Elder Lawrence O. Bacon, a pastor and a retired Warren County educator, who served as master of ceremony, described Mr. Massey as a man who had a close relationship with the Lord.

"He had a real love for the Lord," said Mr. Bacon, noting that he and Mr. Massey talked about their shared relationship with the Lord just a few days before the retired educator's death. "He stood for what he believed in."

Greg Swint, a former student at Warren County High School where Mr. Massey once served as a teacher and later as principal, said, "Mr. Massey was very, very special to me. He made a lot of differences in a lot of people's lives."

Mr. Swint described Mr. Massey as an angel of encouragement, support and wisdom.

He recalled that one of Mr. Massey's favorite sayings to some of the students who attended WCHS was: "It's all about your attitude," as an estimated crowd of 300 people laughed and applauded.

Clara Roberts, a retired educator, said Mr. Massey was a man who always cared about students long after they had graduated from WCHS.

"He was always concerned about what happened to them," said Ms. Roberts, who is now a member of the Warren County Board of Education. "Mr. Massey was always there," including in 1980 when a record number 96 seniors graduated.

Rolf Gunnels, a former principal of WCHS and former local school board member, said the new football stadium was "first-class" and that the man whose name it now bears "was first-class, too."

Mr. Gunnels put together a list of words that he thought best described his friend from the letters in his last name:

M: Master - master of faith; Mission: a leader and an educator; and Mate: Blessed by God to have found such a mate like his wife;

A: Academics, attitude and athletics;

S: Service. He was a man of service, said Mr. Gunnels, noting he also was a good citizen and served his country in the military. "He was a good example to his family and served his country," added the longtime educator and administrator.

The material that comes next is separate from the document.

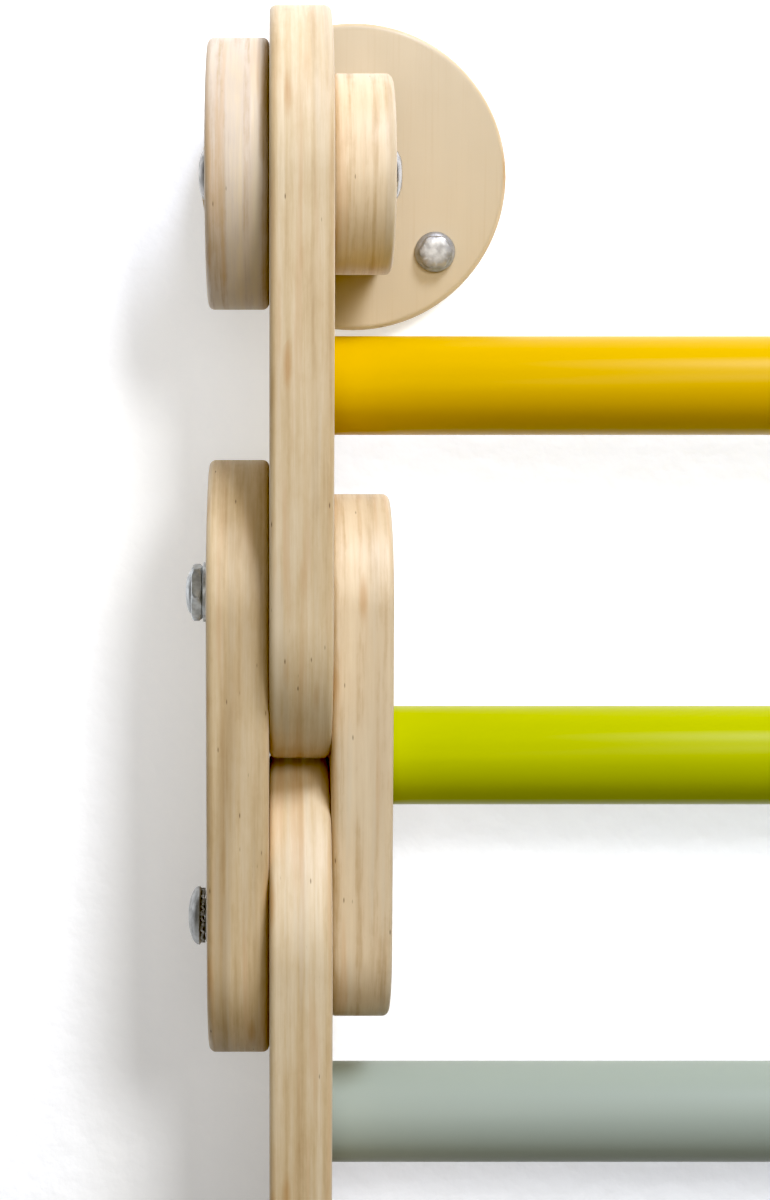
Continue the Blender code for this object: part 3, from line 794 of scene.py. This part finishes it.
bolt_hole = bored_through((0, 0), BOLT_HOLE_RADIUS, BOARD_THICKNESS)
for side, sign in SIDES.items():
    spot = (sign * INNER_CENTRE_X, CHAIN_Y, 0)
    tongue = cut_board(f"finished_tongue_{side}", tongue_outline, [bolt_hole], spot, INWARD["left"])
    fit(tongue, "wall_brackets", f"bracket_tongue_{side}", inner_plywood[side])
    spot = (sign * OUTER_CENTRE_X, CHAIN_Y, 0)
    cover = cut_board(f"finished_cover_{side}", cover_outline, [bolt_hole], spot, INWARD[side])
    fit(cover, "wall_brackets", f"bracket_cover_{side}", cover_plywood[side])
    axis, turn = (0, CHAIN_Y, 0), OUTWARD[side]
    name = f"finished_sleeve_nut_{side}"
    sleeve_nut = turned(name, sleeve_nut_stations(), FASTENER_STEPS, axis, turn)
    fit(sleeve_nut, "wall_brackets", f"bracket_sleeve_nut_{side}", bright_zinc)
    name = f"finished_bracket_screw_{side}"
    screw = turned(name, bracket_screw_stations(), FASTENER_STEPS, axis, turn)
    fit(screw, "wall_brackets", f"bracket_screw_{side}", polished_zinc)

# Room
# A white plastered wall behind the flanges, which can't be seen from behind, and a pale painted
# floor under the lowest links, which gives no light back to the frame.

WALL_Y = 0.0006
WALL_HALF_WIDTH = 2.2
WALL_TOP = 1.4
WALL_GLOW_LOW_Z = -0.50
WALL_GLOW_HIGH_Z = 0.05
WALL_GLOW_BELOW = 0.27
WALL_GLOW_ABOVE = 0.50
FLOOR_Z = -1.5
FLOOR_HALF_WIDTH = 4
FLOOR_GLOW = 0.40


def backdrop(name, corners, material):
    mesh = bpy.data.meshes.new(name)
    mesh.from_pydata(corners, [], [tuple(range(len(corners)))])
    sheet = bpy.data.objects.new(name, mesh)
    bpy.context.scene.collection.objects.link(sheet)
    mesh.materials.append(material)
    return sheet


def matt_paint(name, colour):
    """Matt paint with a fine roller texture. It can shine a little, for an evenly lit studio."""
    material, tree, shader = new_finish(name)
    shader.inputs["Base Color"].default_value = colour
    shader.inputs["Roughness"].default_value = 0.9
    shader.inputs["Specular IOR Level"].default_value = 0.1
    shader.inputs["Emission Color"].default_value = (1, 1, 1, 1)
    place = lay(tree, "ShaderNodeTexCoord").outputs["Object"]
    roughen(tree, shader, cloudy(tree, place, 120.0, detail=4.0), strength=0.35, depth=0.002)
    return material, tree, shader


def wall_paint():
    """White plaster, a little brighter towards the top and clear from behind. Its glow is painted light,
    which lifts the shadows on it and fades downwards.
    """
    material, tree, shader = matt_paint("white_plaster", (0.66, 0.67, 0.69, 1))
    place = lay(tree, "ShaderNodeTexCoord").outputs["Object"]
    height = lay(tree, "ShaderNodeSeparateXYZ", {0: place}).outputs[2]
    # Painted light: a glow that grows towards the top.
    glow = spread(tree, height, WALL_GLOW_LOW_Z, WALL_GLOW_HIGH_Z, WALL_GLOW_BELOW, WALL_GLOW_ABOVE)
    tree.links.new(glow, shader.inputs["Emission Strength"])
    behind = lay(tree, "ShaderNodeNewGeometry").outputs["Backfacing"]
    clear = lay(tree, "ShaderNodeBsdfTransparent").outputs[0]
    mixed = lay(tree, "ShaderNodeMixShader", {0: behind, 1: shader.outputs[0], 2: clear})
    tree.links.new(mixed.outputs[0], tree.nodes["Material Output"].inputs[0])
    return material


def floor_paint():
    material, _, shader = matt_paint("pale_floor", (0.72, 0.72, 0.71, 1))
    shader.inputs["Emission Strength"].default_value = FLOOR_GLOW
    return material


half = WALL_HALF_WIDTH
lower_corners = [(-half, WALL_Y, FLOOR_Z), (half, WALL_Y, FLOOR_Z)]
upper_corners = [(half, WALL_Y, WALL_TOP), (-half, WALL_Y, WALL_TOP)]
room_wall = backdrop("room_wall", lower_corners + upper_corners, wall_paint())
half = FLOOR_HALF_WIDTH
front_corners = [(-half, -half, FLOOR_Z), (half, -half, FLOOR_Z)]
back_corners = [(half, half, FLOOR_Z), (-half, half, FLOOR_Z)]
room_floor = backdrop("room_floor", front_corners + back_corners, floor_paint())
room_floor.visible_diffuse = False

# Light
# A soft lamp overhead, two smaller ones in front and a dim even sky light the frame. The shadows on
# the wall come from a lamp of the wall's own, high on the right in front.


def soft_lamp(name, spot, aim, size, watts, colour):
    lamp = bpy.data.lights.new(name, "AREA")
    lamp.shape = "SQUARE"
    lamp.size = size
    lamp.energy = watts
    lamp.color = colour
    holder = bpy.data.objects.new(name, lamp)
    holder.location = spot
    holder.rotation_euler = (Vector(aim) - Vector(spot)).to_track_quat("-Z", "Y").to_euler()
    holder.visible_camera = False
    bpy.context.scene.collection.objects.link(holder)
    return holder


COOL_WHITE = (0.90, 0.95, 1.12)
WARM_WHITE = (1.0, 0.98, 0.94)
PLAIN_WHITE = (1.0, 1.0, 1.0)
soft_lamp(
    "overhead_lamp",
    spot=(0.12, -0.85, 1.10),
    aim=(-0.20, -0.07, -0.10),
    size=0.42,
    watts=19.0,
    colour=COOL_WHITE,
)
soft_lamp(
    "key_lamp",
    spot=(0.0, -1.10, 0.42),
    aim=(-0.33, -0.07, -0.20),
    size=0.22,
    watts=4.8,
    colour=WARM_WHITE,
)
soft_lamp(
    "front_lamp",
    spot=(-0.33, -1.20, 0.14),
    aim=(-0.33, -0.07, -0.24),
    size=0.4,
    watts=3.6,
    colour=WARM_WHITE,
)
wall_lamp = soft_lamp(
    "wall_lamp",
    spot=(0.05, -1.10, 0.42),
    aim=(-0.38, 0, -0.20),
    size=0.30,
    watts=12.0,
    colour=PLAIN_WHITE,
)
wall_only = bpy.data.collections.new("lit_by_the_wall_lamp")
wall_only.objects.link(room_wall)
wall_lamp.light_linking.receiver_collection = wall_only

SKY_GLOW = 0.05
SKY_SEEN = 0.75
world = bpy.data.worlds.new("studio_sky")
bpy.context.scene.world = world
world.use_nodes = True
sky = world.node_tree
seen = lay(sky, "ShaderNodeLightPath").outputs["Is Camera Ray"]
strength = reckon(sky, "ADD", reckon(sky, "MULTIPLY", seen, SKY_SEEN), SKY_GLOW)
sky.links.new(strength, sky.nodes["Background"].inputs["Strength"])
sky.nodes["Background"].inputs["Color"].default_value = (1.0, 1.0, 1.0, 1)

# Viewpoint
# The photograph's camera: close in front of the left chain, a little below its top bolt, looking
# slightly down.

CAMERA_X = -0.33746
CAMERA_Z = -0.01136
CAMERA_TO_CHAIN = 0.59794
CAMERA_DIP = 0.098
camera = bpy.data.cameras.new("photograph_view")
camera.sensor_width = 36.0
camera.lens = 59.38
camera.shift_x = 0.0945
camera.shift_y = -0.1605
camera.clip_start = 0.02
viewpoint = bpy.data.objects.new("photograph_view", camera)
viewpoint.location = (CAMERA_X, CHAIN_Y - CAMERA_TO_CHAIN, CAMERA_Z)
viewpoint.rotation_euler = (QUARTER - CAMERA_DIP, 0, 0)
bpy.context.scene.collection.objects.link(viewpoint)
bpy.context.scene.camera = viewpoint

# Print
# The photograph's plain contrast, with its darkest tones brought down to black. The level is a
# little higher for blue, which keeps the shadows on the wood warm.

picture = bpy.context.scene.view_settings
picture.view_transform = "Standard"
picture.use_curve_mapping = True
picture.curve_mapping.black_level = (0.025, 0.028, 0.034)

S: Success. Mr. Massey was a success in many ways, he said. He proved his success by being an example to hundreds of students.

E: Ethics. He was a man of honor and high principles.

Y: Youth. Mr. Massey was always concerned about the youth of Warren County.

"We thank you for being a very important part of our lives," said Mr. Gunnels.

Virginia Moore Taylor, now a probation officer with the Augusta Judicial Circuit and a former student at WCHS, remembered Mr. Massey as a strong disciplinarian.

She said he was a man who could easily command respect.

"When he was around, you could hear a pin drop," said Ms. Taylor, explaining that everybody around him respected him as much as he respected them. "He gave me an awful lot to be proud of."

Dr. Victoria Seals, a former student who now serves as division chairwoman of the arts and science at Gwinnett Technical College, said Mr. Massey impacted her life, as well as the lives of so many others.

Jesse Dawson, who teaches at WCHS and was a close friend of the late educator, provided a video presentation of his friend's life in education. The video reflected a celebration of 50 years of service in education to the youth of Warren County.

Mr. Massey, who retired in 1987, "was a man of character and integrity," said Jeffery Tarver, a former student and standout football player at WCHS. "He was for all people. He was a man who had vision as a leader. He would tell you the truth whether you wanted to hear it or not."

Mr. Tarver once rushed for 2,000 yards as a football player and now serves as assistant principal at Stone Mountain High School, said, "That man had a great impact on my life."

Antonio Hill, a former student who today serves as principal of M.E. Freeman Elementary School in Warrenton, said, "He demonstrated the essence of his life every single day."

James Newsome, who serves on the Warren County Board of Education, said Mr. Massey left an indelible mark as a leader.